This week, I cover Tom Service’s A History of the World in 50 Pieces: The Classical Music That Shapes Us, which dives into the intersections between music and the rest of history, from Australian songlines to opera to that ‘70s whalesong album.
What It’s About
50 Pieces is sponsored by the BBC, and for both better and worse you can tell. Each piece gets a short explanation of its creation, its initial performance and reception, what makes it unique, and how its influence and play have developed since. The book is very specifically about pieces—that is, guidance (e.g., notation) for performing music that has both continuity and variation across performances. Pieces can be passed down through generations, across communities, and occasionally across species.
What is held constant and what changes varies. Songlines are collaboration with and documentation of travel through a changing landscape; Yoko Ono’s “Cut Piece” is a set of directions; Julius Eastman’s “Stay on It” defines causal relationships between what each musician hears from the rest of the ensemble, and what they personally play next. Pieces are shaped by conformity with norms, as in the debates over whether polyphony is okay in Catholic sacred vocals, and by their violation, as in the post-World War II search for alternatives to fascism-tainted tradition.

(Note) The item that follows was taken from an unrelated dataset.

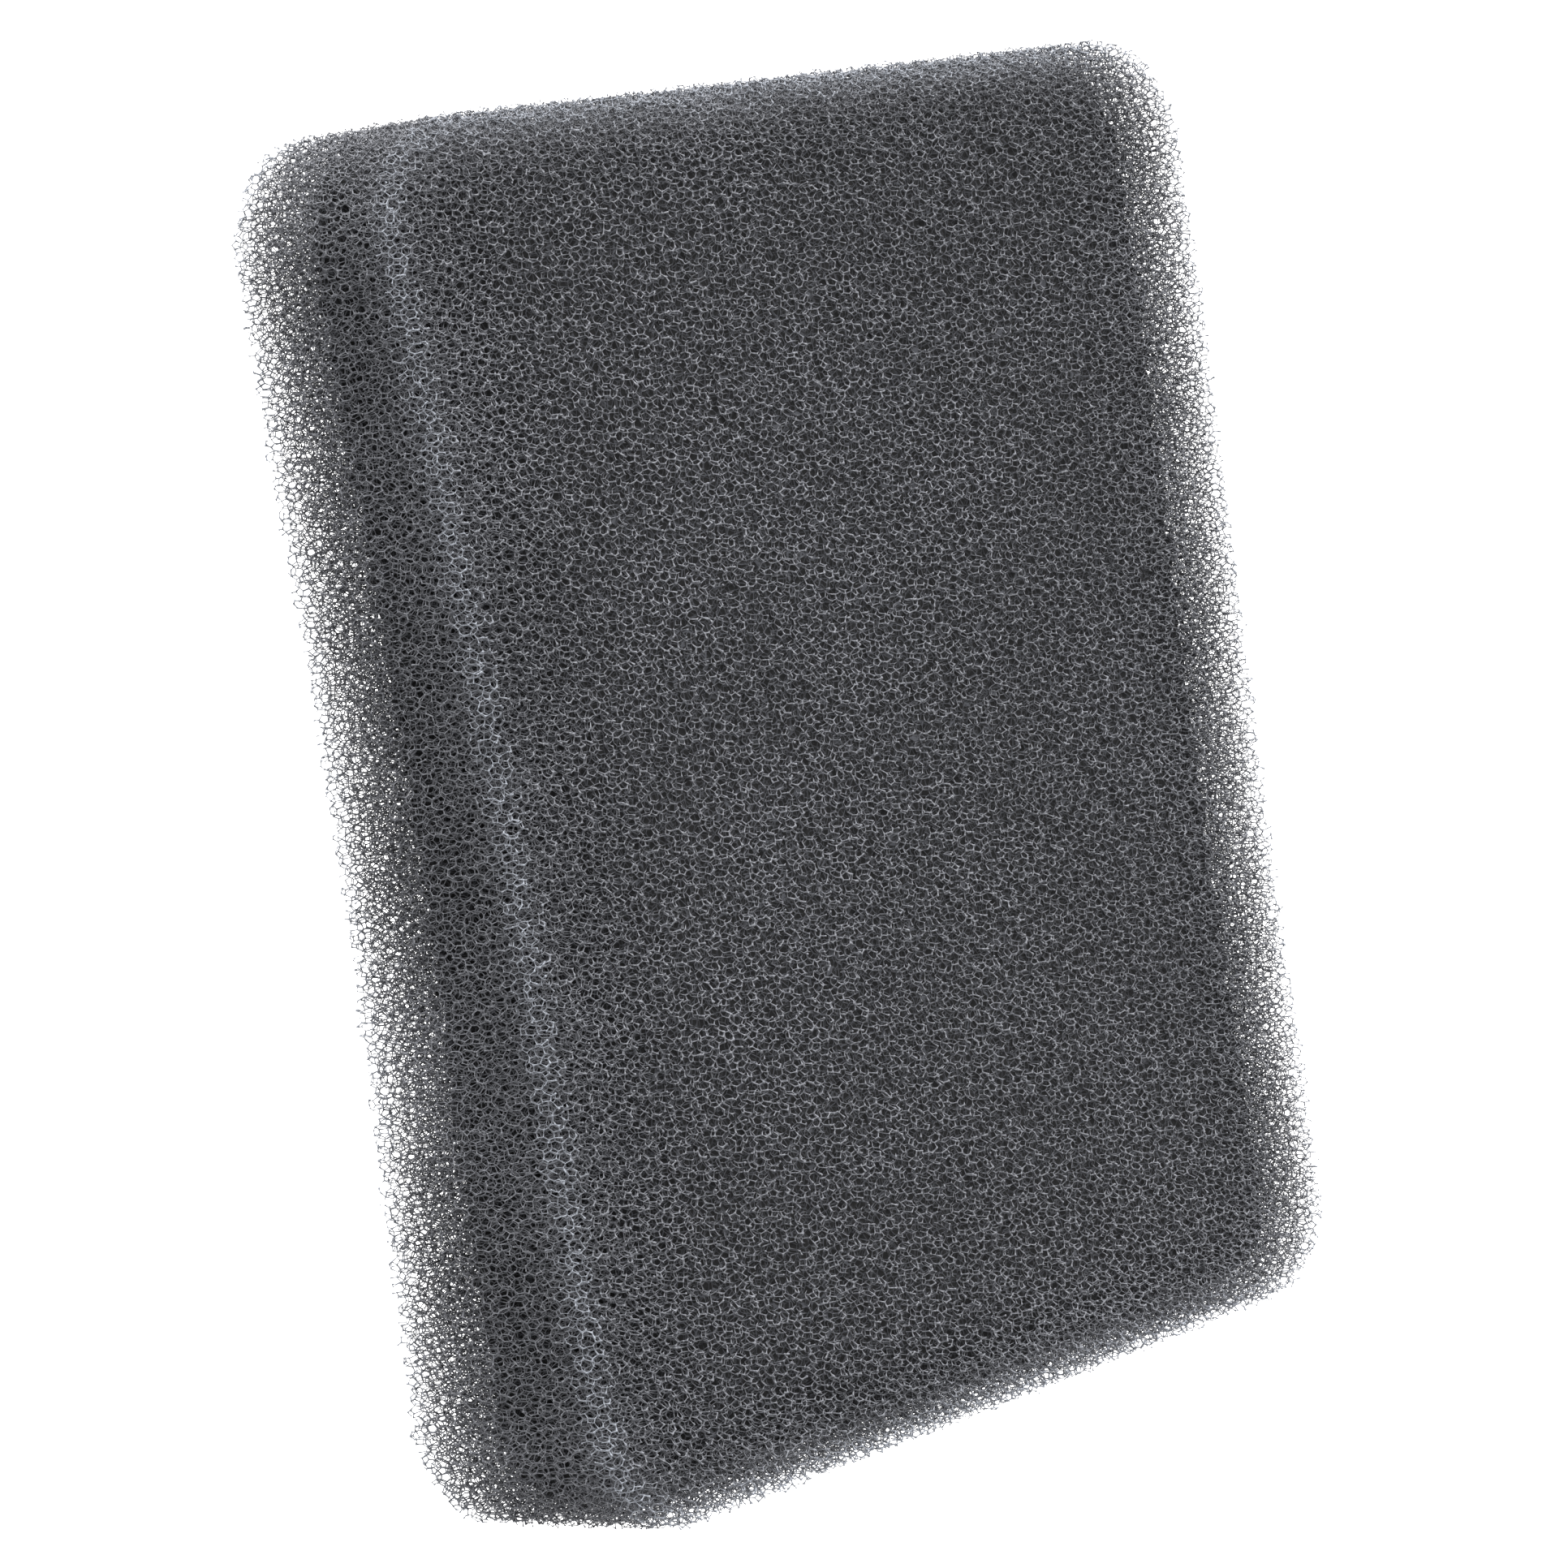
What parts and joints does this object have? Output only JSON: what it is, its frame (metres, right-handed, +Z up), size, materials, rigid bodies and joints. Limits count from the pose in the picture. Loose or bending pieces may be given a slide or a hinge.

Service is particularly interested in the history of opera, but also makes a serious effort to expand both the definition of “classical” and membership in the canon. We start with Enheduanna, history’s first named author, and her hymns address both political goals (merging cults from recently-connected polities) and personal ones (legacy and recognition). Later we get Jewish cantillation, Hildegard von Bingen, a rare preserved song from a female troubadour, the patterns of change-ringing in church bells, a Haitian-French revolutionary and egalitarian opera, “Happy Birthday,” West Side Story, and of course Yoko Ono and those whales.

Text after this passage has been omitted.